Jimmy the Milk was oft posessed of the spirit. Not the heavenly one, mostly the distilled. But he'd get around the villages, and somehow get the right bottles mostly to the right doors. In between the more distant deliveries, he'd sleep. And or local bobby.... One for several villages, he lived up in Bardsey, but he was poorly, so they sent out a new bloke.... Who happened across Jimmy the Milk, snoring, atop the crates, as his old nag pulled the cart up toward Collingham.
"Right!" yells the copper.... "You're under arrest for being drunk in charge of a vehicle!"... So the copper takes milk cart, horse, and Jimmy, the further few miles to Wetherby Nick, where he somehow expects to be greeted as a hero.
Far from it. In villages around, morning bleary eyes search in vain for the three bottles of green-top.... Coppers come out of the nick and stare at the newly minted fool.... "But, but, that's Jimmy the Milk!" "He was drunk in charge of a vehicle, namely..." he gestures expansively.... "But Jimmy's always drunk!" "It's against the law.... and I have arrested him". All eyes stare at the imbecile....
Eventually, the inspector, or some such policeman of great rank turns up.... looks at the cart load of milk warming in the morning sun.... looks at the shiny new copper, shakes his head...
"Was he asleep?"
"Yes sir"!
"Well then he wasn't in charge of the vehicle was he?",
"Well sir yes sir he was or if not who was?"
"The horse was, Idiot!... The horse knows the route... He goes from place to place and wakes Jimmy when he's needed, Jimmy just carries bottles. And you've upset all those people at breakfast time, and Jimmy's milk will be spoiled in the sun, and you..... Well, I suppose you're a townie?, ah well, lad... today you'll be a milkman."

Lee said...

I did a lot of cooking when I had my greengrocery/healthfood shop in Noosa, Adullamite...and the cooking smells certainly brought in the customers.

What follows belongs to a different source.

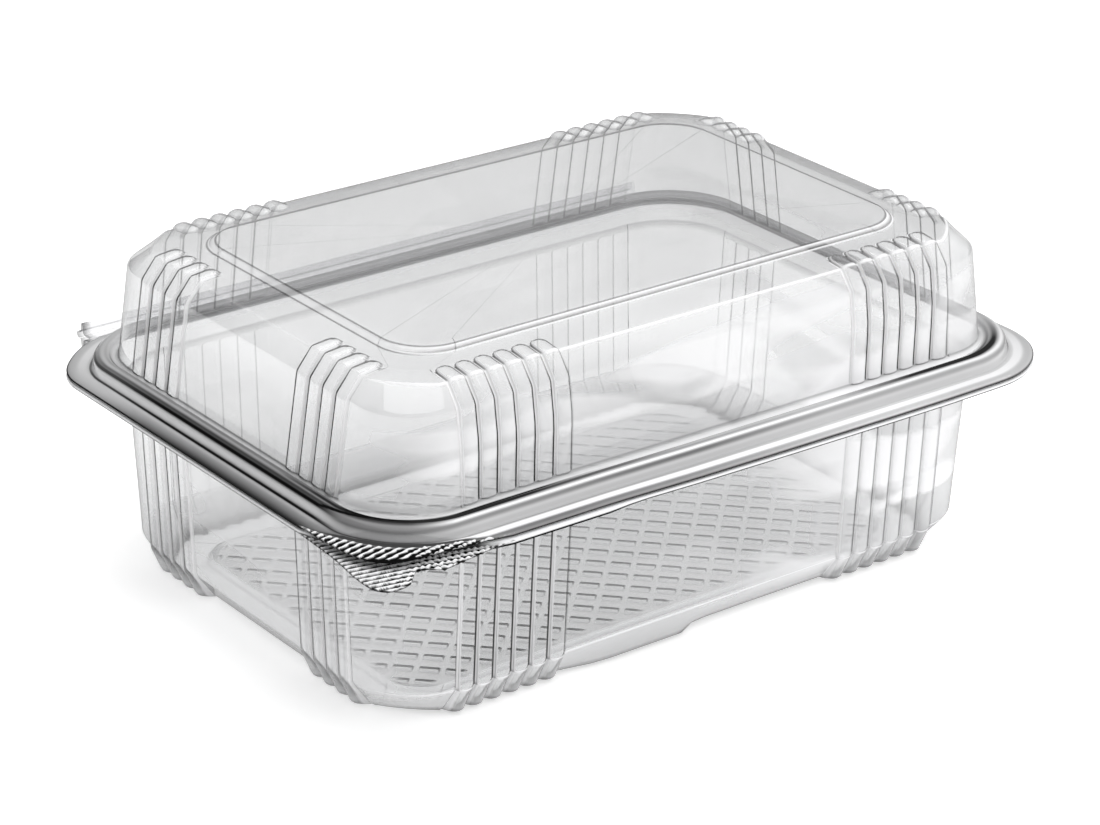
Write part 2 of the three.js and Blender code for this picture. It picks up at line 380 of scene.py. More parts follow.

I used often put on a vegetable curry just before lunch time...it would be meant for my husband and my dinner that night...but nine and a half times out of ten...I would've sold it; and we wouldn't have vegetable curry that night! lol

It was a good ploy. It always works! People always follow their nose...cooking onions will always drag the mob in! :)

the fly in the web said...

Over 21!

carol in cairns said...

No memories from me on horse drawn delivery men ~ but I do remember delivery men ~ those days are gone too.

Now did you take this photo Adullaman?

Adullamite said...

Soub, Oh the days of the local police are long gone, more's the pity. That reduced crime and ensured local eccentricities continued.

Lee, Indeed, when working I found myself at lunchtime at the back of the curry house as he warmed up yesterdays leftovers. How I laughed!

Fly, official answer accepted!

Carol, Regular deliveries are passing away now. No I didn....HOI!